Ostatnio chwytał się za serce mówiąc o swojej miłości do ojczyzny. Ale w przeszłości różnie z tym bywało i ja nie mówię o tym artykule młodego człowieka sprzed dziesięcioleci, który nie całkiem uczciwie jest cytowany. Padają tam co prawda słowa, że Polska to nienormalność, ale konkluzja jest taka, że autor jednak wybiera Polskę. Chodzi o późniejsze zachowania Donalda Tuska, o jego niebezpieczne związki z pewnym narodem. Narodem, który uczynił nam ogromne krzywdy, z którym chcemy być dzisiaj w dobrych stosunkach, ale opartych o uczciwe zasady, a nie na przeświadczeniu, że różnym narodom się bardzo wiele należy ze strony Niemiec, ale akurat Polakom nie. My takiego podejścia nie akceptujemy i żaden Polak nie może tego myślenia zaakceptować. Natomiast co do ex-premiera, to można mieć w tej sprawie pewne wątpliwości dotyczące jego postawy. Na przykład sprawa reparacji (…) jest papierkiem lakmusowym, który pokazuje, kto tak naprawdę jest po której stronie. Jakie partie w Polsce są stronnictwami polskimi, a jakie są obce.

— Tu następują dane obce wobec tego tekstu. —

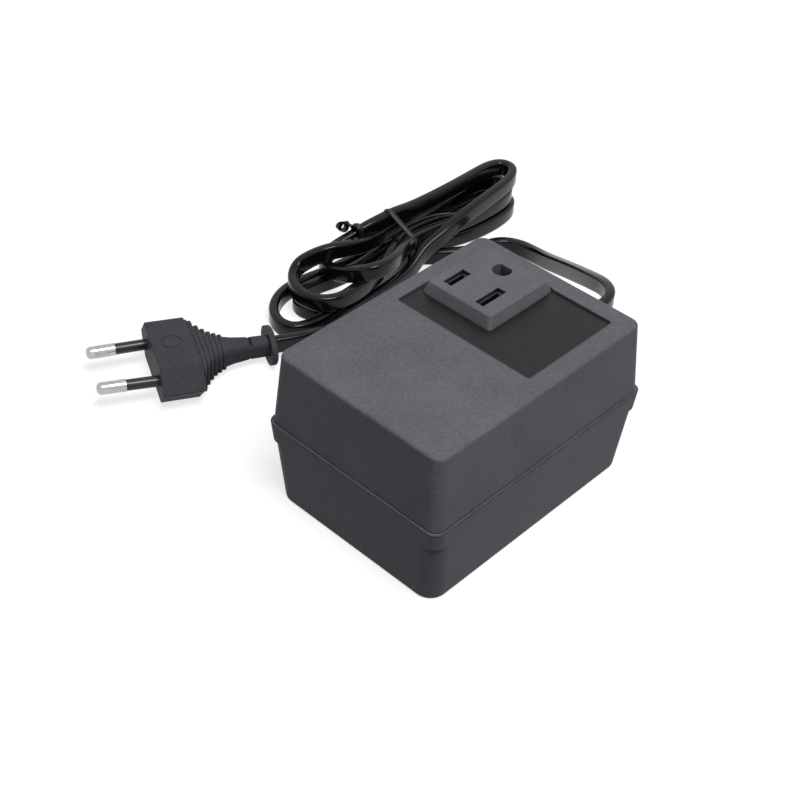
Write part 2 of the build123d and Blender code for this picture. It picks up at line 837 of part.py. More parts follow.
with BuildPart() as plug_body:
    with BuildSketch(plug_plane(0)):
        add(plug_outline(0))
    extrude(amount=plug_block_depth)
    fillet(plug_body.edges(), plug_edge_radius / 2)
    with BuildSketch(plug_plane(plug_block_depth)):
        add(plug_outline(plug_groove_depth))
    extrude(amount=plug_groove_width)
    # Neck, drawn in to the cord
    for distance, width, height in plug_neck_sections:
        with BuildSketch(plug_plane(distance)):
            RectangleRounded(width, height, height * neck_corner_share)
    loft(ruled=True)
    # Finger ridges round the neck
    for place in range(plug_ridge_count):
        distance = plug_neck_sections[0][0] + plug_ridge_width / 2 + plug_ridge_pitch * place
        width, height = neck_size(distance)
        with BuildSketch(plug_plane(distance)):
            RectangleRounded(*inset((width, height), -plug_ridge_height), height * neck_corner_share)
        extrude(amount=plug_ridge_width)
    # Oval flange at the cord's exit
    with BuildSketch(plug_plane(plug_flange_place)):
        Ellipse(plug_flange_width / 2, plug_flange_height / 2)
    extrude(amount=plug_length - plug_flange_place)
    fillet(plug_body.faces().sort_by(Axis(plug_front, plug_back))[-1].edges(), plug_flange_edge_radius)
    # Ring mark on the top face, and the slits through which the cord shows in the neck
    top_plane = Plane(
        origin=plug_front + plug_back * plug_button_place + plug_up * (plug_thickness / 2),
        x_dir=plug_back,
        z_dir=plug_up,
    )
    with BuildSketch(top_plane):
        Circle(plug_button_radius)
        Circle(plug_button_radius - plug_button_groove, mode=Mode.SUBTRACT)
    extrude(amount=-plug_button_depth, mode=Mode.SUBTRACT)
    slit_half_height = neck_size(plug_slit_place)[1] / 2
    slit_plane = Plane(origin=plug_front + plug_back * plug_slit_place, x_dir=plug_back, z_dir=plug_up)
    for side in (1, -1):
        with BuildSketch(slit_plane.offset(side * (slit_half_height - plug_slit_depth))):
            Rectangle(plug_slit_width, plug_slit_length)
        extrude(amount=side * (plug_slit_depth + overrun), mode=Mode.SUBTRACT)
    # Holes that the pins are moulded into
    for side in (1, -1):
        root, way = pin_line_ends(side)
        with BuildSketch(Plane(origin=root - way * pin_embed, z_dir=way)):
            Circle(pin_core_radius)
        extrude(amount=pin_embed, mode=Mode.SUBTRACT)
        with BuildSketch(Plane(origin=root - way * sleeve_embed, z_dir=way)):
            Circle(sleeve_radius)
        extrude(amount=sleeve_embed + overrun, mode=Mode.SUBTRACT)


def pin(side):
    """A plug pin: a thin core through the sleeve and a full-size bare end with a round tip."""
    root, way = pin_line_ends(side)
    with BuildPart() as rod:
        with BuildSketch(Plane(origin=root - way * pin_embed, z_dir=way)):
            Circle(pin_core_radius)
        extrude(amount=pin_embed + sleeve_length)
        with BuildSketch(Plane(origin=root + way * sleeve_length, z_dir=way)):
            Circle(pin_radius)
        extrude(amount=pin_bare_length)
        fillet(rod.faces().sort_by(Axis(root, way))[-1].edges(), pin_tip_radius)
    return rod.part


pin_line = pin(1)
pin_neutral = pin(-1)

with BuildPart() as pin_sleeves:
    for side in (1, -1):
        root, way = pin_line_ends(side)
        with BuildSketch(Plane(origin=root - way * sleeve_embed, z_dir=way)):
            Circle(sleeve_radius)
            Circle(pin_core_radius, mode=Mode.SUBTRACT)
        extrude(amount=sleeve_embed + sleeve_length)


# Cord from the strain relief down to the hank, and from the hank to the plug
hank_start = Vector(88.0, 70.6, 2.95)
hank_start_way = Vector(-0.98, 0.196, 0).normalized()
hank_end = Vector(46.0, 75.6, 2.95)
hank_first_run = 6.0
plug_last_run = 5.5
lead_points = [
    Vector(boot_tip_x, 0, boot_height),
    Vector(68.6, 0, boot_height),
    Vector(73.4, 2.2, 28.2),
    Vector(77.2, 7.2, 27.0),
    Vector(81.0, 14.5, 23.7),
    Vector(86.5, 24.0, 18.6),
    Vector(93.0, 35.0, 12.4),
    Vector(98.6, 45.5, 6.8),
    Vector(102.2, 54.0, 3.6),
    Vector(102.6, 61.0, 2.95),
    Vector(99.4, 66.8, 2.95),
    hank_start - hank_start_way * hank_first_run,
    hank_start,
]
tail_points = [
    hank_end,
    Vector(39.5, 75.6, 2.95),
    Vector(30.0, 74.9, 2.95),
    Vector(20.5, 73.2, 3.5),
    Vector(11.5, 72.2, 5.2),
    plug_exit + plug_back * plug_last_run,
    plug_exit,
]
# Where the hank's strands cross its waist, in their order along the cord: offset and height
hank_waist = (69.0, 87.0)
waist_strands = [
    (-6.8, 3.9),
    (6.6, 3.9),
    (-2.2, 3.9),
    (2.2, 3.9),
    (-1.0, 10.2),
    (6.2, 10.2),
    (-5.3, 10.2),
    (5.0, 16.5),
    (-10.0, 10.2),
]
# The hank's turns: their reach from the waist, the offsets of the strand that comes and the one
# that goes, their height, and the place and offset where each of the two leaves the bundle
left_turns = [
    (55.5, -6.8, 14.0, 2.95, 26.0, -6.8, 26.0, 14.0),
    (48.0, -2.4, 9.4, 2.95, 26.0, -2.4, 26.0, 9.4),
    (47.5, -8.6, 13.8, 9.25, 27.0, -8.6, 26.0, 13.8),
    (36.5, -8.2, 8.3, 15.9, 13.0, -6.6, 20.0, 8.0),
]
right_turns = [
    (51.5, 4.8, -12.0, 2.95, 26.0, 4.8, 26.0, -12.0),
    (42.5, 0.4, -7.8, 2.95, 26.0, 0.6, 31.0, -4.4),
    (50.5, 3.2, -8.6, 9.25, 26.0, 3.2, 26.0, -8.6),
    (53.5, 6.2, -11.4, 17.0, 24.0, 5.6, 28.0, -12.8),
]
cord_bend_share = 0.45


def bend_radii(points):
    """The largest arcs that the runs on both sides of each corner leave room for."""
    radii = []
    for before, corner, after in zip(points, points[1:], points[2:]):
        turn = math.radians((corner - before).get_angle(after - corner))
        run = min((corner - before).length, (after - corner).length)
        radii.append(cord_bend_share * run / math.tan(turn / 2))
    return radii


def upright_slot(origin, way):
    """The flat cord's section, standing on its edge."""
    with BuildSketch(Plane(origin=origin, x_dir=Vector(0, 0, 1), z_dir=way)) as section:
        SlotOverall(cord_width, cord_thickness)
    return section.sketch


cord_section = math.pi * cord_thickness**2 / 4 + cord_thickness * (cord_width - cord_thickness)


def report_cord(name, solid, length):
    """Print how a cord's volume compares with its section times its length."""
    print(name, "length", round(length, 1), "volume share", round(solid.volume / (cord_section * length), 4))


def free_cord(name, points):
    """A stretch of cord along straight runs joined by tangent arcs."""
    radii = bend_radii(points)
    with BuildPart() as stretch:
        with BuildLine() as route:
            FilletPolyline(*points, radius=radii)
        add(upright_slot(points[0], (points[1] - points[0]).normalized()))
        sweep(path=route.wires()[0])
    print(name, "radii", [round(radius, 1) for radius in radii])
    report_cord(name, stretch.part, route.wires()[0].length)
    return stretch.part


cord_lead = free_cord("cord_lead", lead_points)
cord_tail = free_cord("cord_tail", tail_points)


def hank_nodes():
    """Points that the hank passes, each with its heading."""
    middle_x, middle_y = hank_waist
    left = Vector(-1, 0, 0)
    nodes = [(hank_start, hank_start_way)]
    for place, (offset_y, height) in enumerate(waist_strands[:-1]):
        side = 1 if place % 2 else -1
        turns = (left_turns, right_turns)[place % 2]
        reach, first, second, level, near_x, near_y, far_x, far_y = turns[place // 2]
        turn_x = middle_x + side * (reach - abs(second - first) / 2)
        out, back = left * -side, left * side
        nodes += [
            (Vector(middle_x, middle_y + offset_y, height), out),
            (Vector(middle_x + side * near_x, middle_y + near_y, level), out),
            (Vector(turn_x, middle_y + first, level), out),
            (Vector(turn_x, middle_y + second, level), back),
            (Vector(middle_x + side * far_x, middle_y + far_y, level), back),
        ]
    offset_y, height = waist_strands[-1]
    return nodes + [(Vector(middle_x, middle_y + offset_y, height), left), (hank_end, left)]


def biarc_joint(start, start_way, end, end_way):
    """Where the two arcs between two headings meet, and the heading there."""
    chord = end - start
    ways = start_way + end_way
    spread = 2 * (1 - start_way.dot(end_way))
    along = chord.dot(ways)
    if spread < 1 / angle_limit:
        reach = chord.dot(chord) / (2 * along)
    else:
        reach = (math.sqrt(along**2 + spread * chord.dot(chord)) - along) / spread
    near, far = start + start_way * reach, end - end_way * reach
    return (near + far) / 2, (far - near).normalized()


def arc_or_line(start, way, end):
    """An arc that leaves along a heading, or a line where the end lies straight ahead."""
    if way.cross((end - start).normalized()).length < 1 / angle_limit:
        return Line(start, end)
    return TangentArc(start, end, tangent=way)


# Hank: loops laid out and back through the waist, in three layers
angle_limit = 1e6
with BuildPart() as cord_hank:
    with BuildLine() as hank_route:
        stops = hank_nodes()
        for (start, start_way), (end, end_way) in zip(stops, stops[1:]):
            joint, joint_way = biarc_joint(start, start_way, end, end_way)
            arc_or_line(start, start_way, joint)
            arc_or_line(joint, joint_way, end)
    add(upright_slot(hank_start, hank_start_way))
    sweep(path=hank_route.wires()[0])
hank_wire = hank_route.wires()[0]
report_cord("cord_hank", cord_hank.part, hank_wire.length)


def least_self_gap(wire, step, skip):
    """The least gap of the hank's strands to each other, measured on points along the cord."""
    count = int(wire.length / step)
    points = [wire.position_at(place / count) for place in range(count + 1)]
    flat = cord_width - cord_thickness
    least = wire.length
    for place, here in enumerate(points):
        for there in points[place + skip:]:
            across = math.hypot(there.X - here.X, there.Y - here.Y)
            upward = max(0, abs(there.Z - here.Z) - flat)
            least = min(least, math.hypot(across, upward) - cord_thickness)
    return least


gap_step = 1.0
print("cord_hank least gap to itself", round(least_self_gap(hank_wire, gap_step, int(5 * cord_thickness)), 2))


def hull(points):
    """The outermost of some points, in order round them."""
    chains = []
    for ordered in (sorted(points), sorted(points, reverse=True)):
        chain = []
        for point in ordered:
            while len(chain) > 1 and turns_right(chain[-2], chain[-1], point):
                chain.pop()
            chain.append(point)
        chains += chain[:-1]
    return chains


def turns_right(first, second, third):
    """Whether the way over three points goes straight on or turns right."""
    ahead = (second[0] - first[0]) * (third[1] - first[1])
    return ahead <= (second[1] - first[1]) * (third[0] - first[0])


def tie_outline(spread):
    """The outline pulled tight round the strands at the waist."""
    half = (cord_width - cord_thickness) / 2
    ends = [
        (hank_waist[1] + offset_y, height + side * half)
        for offset_y, height in waist_strands
        for side in (1, -1)
    ]
    with BuildSketch() as outline:
        Polygon(*hull(ends), align=None)
        offset(amount=cord_thickness / 2 + spread)
    return outline.sketch


# Tie round the waist
with BuildPart() as twist_tie:
    with BuildSketch(Plane.YZ.offset(hank_waist[0] - tie_width / 2)):
        add(tie_outline(tie_gap + tie_thickness))
        add(tie_outline(tie_gap), mode=Mode.SUBTRACT)
    extrude(amount=tie_width)


pieces = {
    "lower_shell": lower_shell.part,
    "upper_shell": upper_shell.part,
    "rating_label": rating_label.part,
    "socket_insert": socket_insert.part,
    "socket_back": socket_back.part,
    "socket_screw": socket_screw,
    "contact_line": contact_line,
    "contact_neutral": contact_neutral,
    "case_screws": case_screws,
    "core_e": core_e.part,
    "core_i": core_i.part,
    "bobbin": bobbin.part,
    "winding": winding,
    "winding_tape": winding_tape.part,
    "bobbin_tags": bobbin_tags.part,
    "thermal_fuse": thermal_fuse.part,
    "supply_wire_line": supply_wire_line,
    "supply_wire_neutral": supply_wire_neutral,
    "output_wire_line": output_wire_line,
    "output_wire_neutral": output_wire_neutral,
    "strain_relief": strain_relief.part,
    "cord_lead": cord_lead,
    "cord_hank": cord_hank.part,
    "cord_tail": cord_tail,
    "twist_tie": twist_tie.part,
    "plug_body": plug_body.part,
    "pin_line": pin_line,
    "pin_neutral": pin_neutral,
    "pin_sleeves": pin_sleeves.part,
}
for name, piece in pieces.items():
    piece.label = name
    export_step(piece, f"parts/{name}.step")
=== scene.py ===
import math

import bmesh
import bpy
from mathutils import Matrix, Vector


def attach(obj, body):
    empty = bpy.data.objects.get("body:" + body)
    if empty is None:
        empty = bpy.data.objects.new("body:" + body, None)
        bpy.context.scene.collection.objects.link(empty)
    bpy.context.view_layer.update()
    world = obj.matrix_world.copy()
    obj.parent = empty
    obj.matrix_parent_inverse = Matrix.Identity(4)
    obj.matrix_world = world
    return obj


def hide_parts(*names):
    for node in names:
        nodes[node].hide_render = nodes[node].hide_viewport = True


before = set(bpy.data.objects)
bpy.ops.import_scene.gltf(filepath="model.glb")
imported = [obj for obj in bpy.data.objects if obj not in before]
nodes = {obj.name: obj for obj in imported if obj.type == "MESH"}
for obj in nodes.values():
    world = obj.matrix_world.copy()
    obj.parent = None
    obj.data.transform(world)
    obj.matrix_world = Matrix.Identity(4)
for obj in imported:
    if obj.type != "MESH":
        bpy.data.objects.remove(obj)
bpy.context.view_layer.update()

MM = 0.001

# Camera, fitted to the photograph
VIEW_AZIMUTH = math.radians(-47.8)
VIEW_ELEVATION = math.radians(40.35)
VIEW_ROLL = math.radians(2.71)
VIEW_SHIFT = (-15.43 * MM, 22.74 * MM)
VIEW_DISTANCE = 440.3 * MM
FOCAL_PIXELS = 1486.4
IMAGE_PIXELS = 800
SENSOR = 36.0
CLIP_FACTOR = 100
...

Jest z jednej strony polska prawica, która z małymi wyjątkami jest zjednoczona. Nie ma wątpliwości, że to jest stronnictwo polskie. Natomiast co do innych partii trzeba postawić duży znak zapytania. Można mówić z ręką na sercu o tym, jak bardzo się kocha Polskę, ale jak się zapytamy o działalność w Unii Europejskiej, to te wątpliwości nie są bezpodstawne (…). Albo ten pan jest po prostu niespecjalnie rozgarnięty, albo przedkłada obce interesy ponad polskie.
„Mamy w Polsce partię niemiecką”
Aktywności prezesa Prawa i Sprawiedliwości towarzyszy atak na obóz rządzący. Jarosław Kaczyński odniósł się do zapowiedzi „rozliczania” polityków i wyborców Zjednoczonej Prawicy. W ostatnich dniach osoby związane z Koalicją Obywatelskim sugerowały, że po ewentualnym przejęciu władzy służby powinny infiltrować środowisko ZP i stawiać zarzuty politykom koalicji rządzącej.
My mamy w Polsce partię niemiecką i wybór, przed którym dziś stoimy, to wybór pomiędzy polską partią, a tą właśnie partią niemiecką i jej sojusznikami, którzy są gotowi na wszystko, aby tylko dostać się do parlamentu. Ważnym elementem tego wyboru, przed którym wszyscy stoimy, jest wymiar lokalny. Nasz rząd pokazał, że ważniejsze są fakty, a nie deklaracje, że potrafi ukrócić wielki rabunek Polski i mieć środki na intensywną politykę socjalną, zwiększać środki na służbę zdrowia. Nasz rząd jest w stanie prowadzić bogatszą politykę kulturalną, aktywizuje tych ludzi, którzy do tej pory nie mieli szans na organizowanie się, bo nie uzyskiwali wsparcia. Wcześniej monopol na środki na organizowanie się w Polsce miały fundacje Sorosa i tym podobne.
Stawką tych wyborów będzie demokracja w Polsce. Totalna opozycja zapowiada powrót do czasów komunizmu, ale nie w wymiarze gospodarczym, tylko w wymiarze represji wrogów politycznych. Zapowiadają, że nas zniszczą, nie tylko polityków, ale też wyborców. Mówią, że służby specjalne będą dezintegrować tę część społeczeństwa, która nas popiera, czyli ponad 10 milionów ludzi, bo tyle wyborców zagłosowało na prezydenta Andrzeja Dudę w drugiej turze wyborów. Nawet jeżeli te zapowiedzi są tylko elementem fatalnej socjotechniki, której celem jest zmobilizowanie ludzi pałających do nas największą nienawiścią, to i tak nie ma wątpliwości, że wraz z powrotem Platformy Obywatelskiej do władzy wróci bierność, imposybilizm, oszukiwanie społeczeństwa, które nie ma nic wspólnego z demokracją.
„Cała nasz polityka jest na to nastawiona”
Cała nasza polityka jest i będzie nastawiona na skonsolidowany naród Polski, na sprawne, poważne, szanowane w świecie państwo i w efekcie na dobrą przyszłość naszego narodu, na tę sprawiedliwość, która po latach wielu niepowodzeń, trudności i bólów nam się należy.